About Bigsnarf – Open Source Big Data Security Analytics
Do you know what machines are compromised on your network? Are you missing data? How confident are you? The amount of data in Information Security is growing so fast, traditional database systems will have difficulty scaling. As of March 2012, there are only a few open source big data solutions and recipes published for the security industry. As of February 2013, there are a couple of commercial options for big data analytics geared towards the Information Security industry.
This blog is a collection of ideas, tools, and framework to leverage all the goodness of open source solutions, Hadoop MapReduce, and the big data abilities focused on Information Security. You will also find stream processing, in memory processing, parallel processing with clusters, and predictive analytics. I also look at instrumentation of applications and log processing.
With this information in this blog, organizations can analyze mountains of data. The ability to analyze large InfoSec datasets will become a key basis of advantage for Information Security groups. Bigsnarf is open source Security Investigation Analytics.
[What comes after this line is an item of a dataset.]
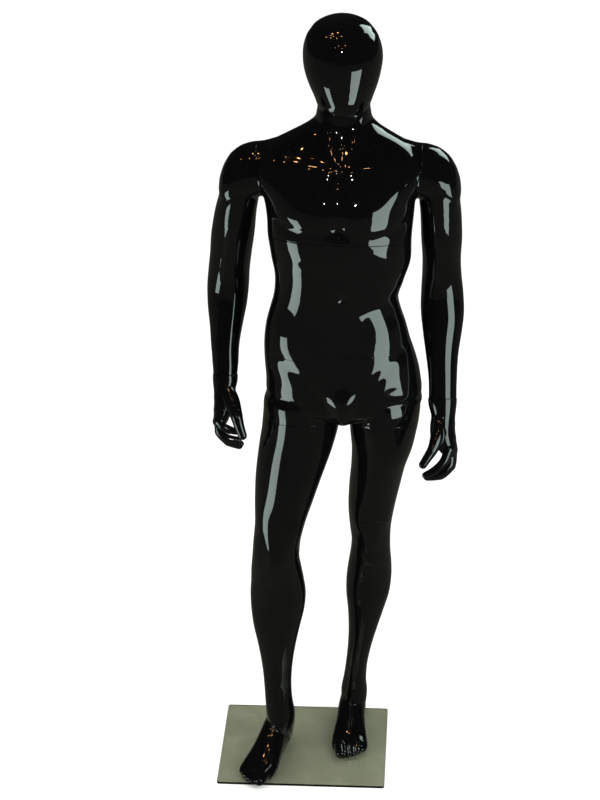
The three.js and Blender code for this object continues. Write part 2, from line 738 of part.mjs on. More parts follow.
/** The glass plate, with rounded corners and a counterbored hole under the spigot. */
function glassPlate() {
  const outline = new THREE.Shape();
  const [w, d, r] = [glassWidth / 2, glassDepth / 2, glassCornerRadius];
  outline.absarc(w - r, d - r, r, 0, Math.PI / 2);
  outline.absarc(-w + r, d - r, r, Math.PI / 2, Math.PI);
  outline.absarc(-w + r, -d + r, r, Math.PI, 1.5 * Math.PI);
  outline.absarc(w - r, -d + r, r, 1.5 * Math.PI, 2 * Math.PI);
  const plate = new THREE.ExtrudeGeometry(outline, {
    depth: glassThickness, bevelEnabled: false, curveSegments: 3,
  });
  const { x, y } = spigot;
  return solidOf(welded(plate))
    .subtract(upright(x, y, bushingOuter + fit, -1, glassThickness + 1))
    .subtract(upright(x, y, baseScrewHeadRadius + fit, -1, baseScrewHeadThickness + fit, 16));
}

/** The screw that comes up through the glass into the spigot. */
function baseScrew() {
  const { x, y } = spigot;
  return join([
    upright(x, y, baseScrewHeadRadius, fit, baseScrewHeadThickness, 16),
    upright(x, y, baseScrewRadius, baseScrewHeadThickness - 1, spigotBottom + 24),
  ]).subtract(upright(x, y, 3, 0, 1.6, 6));
}

/** A round piece about the spigot's axis, bored for the screw up to the end of its thread. */
function onScrew(radius, from, to, sides) {
  const bore = upright(spigot.x, spigot.y, bushingInner, 0, Math.min(to + 1, spigotBottom + 26));
  return upright(spigot.x, spigot.y, radius, from, to, sides).subtract(bore);
}

// ---------------------------------------------------------------- the assembly
const mannequin = new THREE.Group();

/** Adds one named piece. */
function add(name, solid, material) {
  const mesh = new THREE.Mesh(geometryOf(solid), material);
  mesh.name = name;
  mannequin.add(mesh);
}

/** Adds a seam's socket plate, its screws and its stud. */
function addLock(seam, plateName, studName) {
  add(plateName, socketPlate(seam), finish.steel);
  screwTurns(seam.lock).forEach((turn, i) => {
    add(`${plateName}_screw_${i + 1}`, plateScrew(seam, turn, 0), finish.steel);
  });
  add(studName, lockStud(seam), finish.steel);
}

const thighPoint = seams.thigh.point;
const thighReach = 103 * scale;
const rightThighOnly = upright(thighPoint.x - 8 * scale, thighPoint.y, thighReach, 0, rise(960), 48);

/** The pelvis with the left thigh, open at the hip, the right thigh and the left knee. */
function pelvisShell() {
  const outer = join([outerTorso, outerLeg.left, outerLeg.right]);
  const hollow = join([innerTorso, innerLeg.left, innerLeg.right]);
  const below = side(seams.thigh, 1, -half).intersect(rightThighOnly);
  const wallBelow = side(seams.thigh, 1, -half - bulkhead).intersect(rightThighOnly);
  const shell = outer.subtract(below)
    .intersect(side(seams.hip, -1, -half))
    .intersect(side(seams.knee, 1, half));
  const inside = hollow.subtract(wallBelow)
    .intersect(side(seams.hip, -1, -half - bulkhead))
    .intersect(side(seams.knee, 1, half + bulkhead));
  return largest(shell.subtract(inside)
    .subtract(socketCut(seams.hip))
    .subtract(socketCut(seams.thigh))
    .subtract(studCut(seams.knee)));
}

/** The chest with the neck, open at the neck, the waist and both shoulders. */
function chestShell() {
  return moulding(
    chestBody(outerTorso, outerShoulder, outerArm, half),
    chestBody(innerTorso, innerShoulder, innerArm, half + bulkhead),
    [[seams.neck, -1], [seams.waist, 1]],
    [[seams.right_shoulder, -1], [seams.left_shoulder, -1]],
  );
}

/** One arm, from the shoulder seam to the wrist seam. */
function armShell(name) {
  return moulding(
    armBody(name, outerTorso, outerShoulder, outerArm, half),
    armBody(name, innerTorso, innerShoulder, innerArm, half + bulkhead),
    [[seams[`${name}_wrist`], -1]],
    [[seams[`${name}_shoulder`], 1]],
  );
}

add('head_shell', headShell(), finish.gloss);
add('chest_shell', chestShell(), finish.gloss);
add('abdomen_shell', moulding(outerTorso, innerTorso, [[seams.waist, -1], [seams.hip, 1]]), finish.gloss);
add('pelvis_shell', pelvisShell(), finish.gloss);
add('right_leg_shell', moulding(outerLeg.right, innerLeg.right.intersect(aboveSole()), [[seams.thigh, 1]]),
  finish.gloss);
add('left_lower_leg_shell', lowerLegShell(), finish.gloss);
add('right_arm_shell', armShell('right'), finish.gloss);
add('left_arm_shell', armShell('left'), finish.gloss);
add('right_hand', handShell(seams.right_wrist, rightHand, 1), finish.gloss);
add('left_hand', handShell(seams.left_wrist, leftHand, -1), finish.gloss);

addLock(seams.neck, 'neck_socket_plate', 'head_stud');
addLock(seams.waist, 'waist_socket_plate', 'chest_stud');
addLock(seams.hip, 'hip_socket_plate', 'abdomen_stud');
addLock(seams.thigh, 'thigh_socket_plate', 'leg_stud');
addLock(seams.knee, 'knee_socket_plate', 'knee_stud');
addLock(seams.right_shoulder, 'right_shoulder_socket_plate', 'right_arm_stud');
addLock(seams.left_shoulder, 'left_shoulder_socket_plate', 'left_arm_stud');
addLock(seams.right_wrist, 'right_wrist_socket_plate', 'right_hand_stud');
addLock(seams.left_wrist, 'left_wrist_socket_plate', 'left_hand_stud');

add('foot_socket', footSocket(), finish.steel);
add('socket_set_screw', keyway(setScrewRadius, spigotRadius + fit, socketOuter + 5), finish.steel);
add('glass_base', glassPlate(), finish.glass);
const gasketTop = gasketBottom + gasketThickness;
const bushingBottom = baseScrewHeadThickness + 2 * fit;
add('base_gasket', onScrew(baseFlangeRadius, gasketBottom, gasketTop, 16), finish.rubber);
add('base_flange', onScrew(baseFlangeRadius, flangeBottom, flangeTop, 16), finish.chrome);
add('base_bushing', onScrew(bushingOuter, bushingBottom, glassThickness, 12), finish.nylon);
add('foot_spigot', onScrew(spigotRadius, spigotBottom, spigotTop, 12), finish.chrome);
add('base_screw', baseScrew(), finish.steel);

export default mannequin;
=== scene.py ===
"""Full body mannequin: glossy mouldings, twist locks and a glass base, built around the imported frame."""

import json
import logging
import math
from dataclasses import dataclass, field
from enum import Enum

import bmesh
import bpy
import numpy as np
from mathutils import Matrix, Vector

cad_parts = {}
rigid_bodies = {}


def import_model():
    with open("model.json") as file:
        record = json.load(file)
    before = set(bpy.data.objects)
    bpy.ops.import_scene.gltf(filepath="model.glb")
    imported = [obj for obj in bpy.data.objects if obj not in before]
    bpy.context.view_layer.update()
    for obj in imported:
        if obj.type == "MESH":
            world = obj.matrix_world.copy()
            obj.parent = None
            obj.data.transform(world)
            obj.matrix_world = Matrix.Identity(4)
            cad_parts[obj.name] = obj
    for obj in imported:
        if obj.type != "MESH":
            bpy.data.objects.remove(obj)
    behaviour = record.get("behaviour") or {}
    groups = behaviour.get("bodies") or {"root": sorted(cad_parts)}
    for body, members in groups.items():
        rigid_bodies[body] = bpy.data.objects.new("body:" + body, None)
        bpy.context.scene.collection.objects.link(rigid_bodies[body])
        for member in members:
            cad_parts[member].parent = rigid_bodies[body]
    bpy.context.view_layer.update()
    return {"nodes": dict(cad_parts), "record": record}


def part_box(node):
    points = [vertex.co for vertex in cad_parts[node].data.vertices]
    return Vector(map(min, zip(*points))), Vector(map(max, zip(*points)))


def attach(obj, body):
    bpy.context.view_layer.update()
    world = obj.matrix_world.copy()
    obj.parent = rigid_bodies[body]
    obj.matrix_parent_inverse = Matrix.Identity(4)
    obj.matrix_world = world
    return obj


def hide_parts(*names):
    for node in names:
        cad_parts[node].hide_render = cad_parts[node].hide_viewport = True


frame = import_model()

logging.basicConfig(level=logging.INFO, format="%(name)s: %(message)s")
log = logging.getLogger("mannequin")

MM = 0.001
DRAWN_STATURE = 1832.0      # sole to crown of the section tables, in millimetres
SEAM_GAP = 0.0004           # left between two mouldings at a seam
EDGE = 0.0007               # rounding of a moulding's rim at a seam
COARSE = 1.0
SKIN_VOXEL = 0.0032 * COARSE    # grid that joins the torso and the limbs
LEG_VOXEL = 0.0022 * COARSE
HAND_VOXEL = 0.0013 * COARSE

Row = tuple[float, ...]
Points = np.ndarray
Colour = Row | bpy.types.NodeSocket


class Side(Enum):
    """Which side of the figure a limb is on."""

    RIGHT = -1
    LEFT = 1


# ------------------------------------------------------------------ places taken from the frame
@dataclass(frozen=True)
class Seam:
    """A flat cut between two mouldings, where a twist lock turns."""

    point: Vector
    normal: Vector      # towards the moulding that carries the stud
    plate: float        # radius of the socket plate
    flange: float       # radius of the stud's flange


def seam_of(joint: str, plate: float, flange: float) -> Seam:
    """Finds a seam from the joint that turns on it.

    Args:
        joint: The joint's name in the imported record.
        plate: Radius of the socket plate in metres.
        flange: Radius of the stud's flange in metres.

    Returns:
        The seam at the joint's place, across its axis.
    """
    found = next(j for j in frame["record"]["behaviour"]["joints"] if j["name"] == joint)
    return Seam(Vector(found["pos_m"]), Vector(found["axis"]).normalized(), plate, flange)


LARGE, MEDIUM, SMALL = (0.044, 0.034), (0.031, 0.025), (0.017, 0.015)
SEAMS = {
    "neck": seam_of("head_turn", *MEDIUM),
    "waist": seam_of("waist_lock_turn", *LARGE),
    "hip": seam_of("hip_lock_turn", *LARGE),
    "thigh": seam_of("right_leg_turn", *LARGE),
    "knee": seam_of("knee_lock_turn", *MEDIUM),
    "right_shoulder": seam_of("right_arm_swing", *MEDIUM),
    "left_shoulder": seam_of("left_arm_swing", *MEDIUM),
    "right_wrist": seam_of("right_hand_turn", *SMALL),
    "left_wrist": seam_of("left_hand_turn", *SMALL),
}
SOLES = float(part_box("glass_base")[1][2]) + SEAM_GAP
SCALE = (float(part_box("head_shell")[1][2]) - SOLES) / (DRAWN_STATURE * MM)


def placed(points: Points) -> Points:
    """Takes points drawn in millimetres above the soles to their place in the frame, in metres."""
    out = np.asarray(points, float) * MM * SCALE
    out[:, 2] += SOLES
    return out


def drawn(points: Points) -> Points:
    """The opposite of placed: metres in the frame to drawn millimetres."""
    out = np.array(points, float)
    out[:, 2] -= SOLES
    return out / (MM * SCALE)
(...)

Closing the gap between compromise and resolution underpins new methods of innovation and investigation for DFIR and Infosec. Every organization will have to grapple with the implications of big data. BigSnarf can:
- help organizations understand steps required to set up a security data analytics team
- help organizations manage the increase the volume and detail of data captured by enterprises
- index and store full context network PCAPs
- index and store network log data
- index and store individual log data
- index and store RAM images of resident memory snapshots on individual machines
- index and store MD5 hashes of all files on HDD of individual machines
- index and store snapshots of all running processes of individual machines
- analytical models of trusted user traffic and behaviour
- analytical models of untrusted user and machine traffic and behaviour
- use of machine learning to detect and identify anomalous behaviour of untrusted traffic
- use machine learning to cluster malware, identify who handled stolen data, identify graph of connected systems
- use machine learning, fuzzy hashing, and massive datastore for “finding needles in haystacks”
Essentially: play, record, pause, forward, rewind and review full context history of everything going to, from, and running on individual machines in the network, and outside the network. Collection of data. Indexing, storage and processing of data. Real-time search of data. Data analytics. Predictive analytics.